───── Data to use
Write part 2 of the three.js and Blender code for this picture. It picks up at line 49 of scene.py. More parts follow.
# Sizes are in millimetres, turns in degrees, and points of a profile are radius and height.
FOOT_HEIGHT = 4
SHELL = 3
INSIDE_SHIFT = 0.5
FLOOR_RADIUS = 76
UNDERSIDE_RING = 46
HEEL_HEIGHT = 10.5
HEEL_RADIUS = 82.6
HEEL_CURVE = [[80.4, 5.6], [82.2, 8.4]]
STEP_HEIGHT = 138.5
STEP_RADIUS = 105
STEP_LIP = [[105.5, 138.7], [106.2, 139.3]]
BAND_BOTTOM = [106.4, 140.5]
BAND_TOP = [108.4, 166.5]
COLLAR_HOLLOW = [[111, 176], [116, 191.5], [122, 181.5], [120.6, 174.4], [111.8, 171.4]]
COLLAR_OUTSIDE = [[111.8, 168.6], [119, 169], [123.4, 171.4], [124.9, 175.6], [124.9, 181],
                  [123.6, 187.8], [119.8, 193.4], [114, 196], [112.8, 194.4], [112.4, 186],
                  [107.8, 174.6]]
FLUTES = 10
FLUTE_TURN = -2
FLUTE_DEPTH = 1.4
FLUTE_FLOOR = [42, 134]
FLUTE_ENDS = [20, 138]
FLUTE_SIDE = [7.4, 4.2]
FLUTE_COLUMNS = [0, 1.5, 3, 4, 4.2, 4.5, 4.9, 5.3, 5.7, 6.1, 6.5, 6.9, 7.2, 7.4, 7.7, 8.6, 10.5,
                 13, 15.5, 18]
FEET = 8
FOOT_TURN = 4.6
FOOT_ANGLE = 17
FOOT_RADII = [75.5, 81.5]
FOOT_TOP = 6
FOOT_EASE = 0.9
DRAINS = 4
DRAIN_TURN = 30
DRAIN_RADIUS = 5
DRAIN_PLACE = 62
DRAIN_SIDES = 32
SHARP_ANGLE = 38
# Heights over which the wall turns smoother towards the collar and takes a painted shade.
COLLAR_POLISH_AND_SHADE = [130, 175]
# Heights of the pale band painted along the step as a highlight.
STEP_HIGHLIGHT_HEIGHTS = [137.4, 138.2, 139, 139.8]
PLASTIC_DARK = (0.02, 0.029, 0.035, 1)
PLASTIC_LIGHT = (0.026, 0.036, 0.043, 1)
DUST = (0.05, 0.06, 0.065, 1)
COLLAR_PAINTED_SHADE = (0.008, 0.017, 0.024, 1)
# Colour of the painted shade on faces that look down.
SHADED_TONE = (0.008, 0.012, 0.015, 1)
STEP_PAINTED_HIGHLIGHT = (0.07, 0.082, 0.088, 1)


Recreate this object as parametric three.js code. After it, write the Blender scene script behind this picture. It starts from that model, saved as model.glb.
──────────
Short task
Wherever a line in the data above holds "code", copy that line.

Written answer
Write part 2 of the three.js and Blender code for this picture. It picks up at line 49 of scene.py. More parts follow.
Recreate this object as parametric three.js code. After it, write the Blender scene script behind this picture. It starts from that model, saved as model.glb.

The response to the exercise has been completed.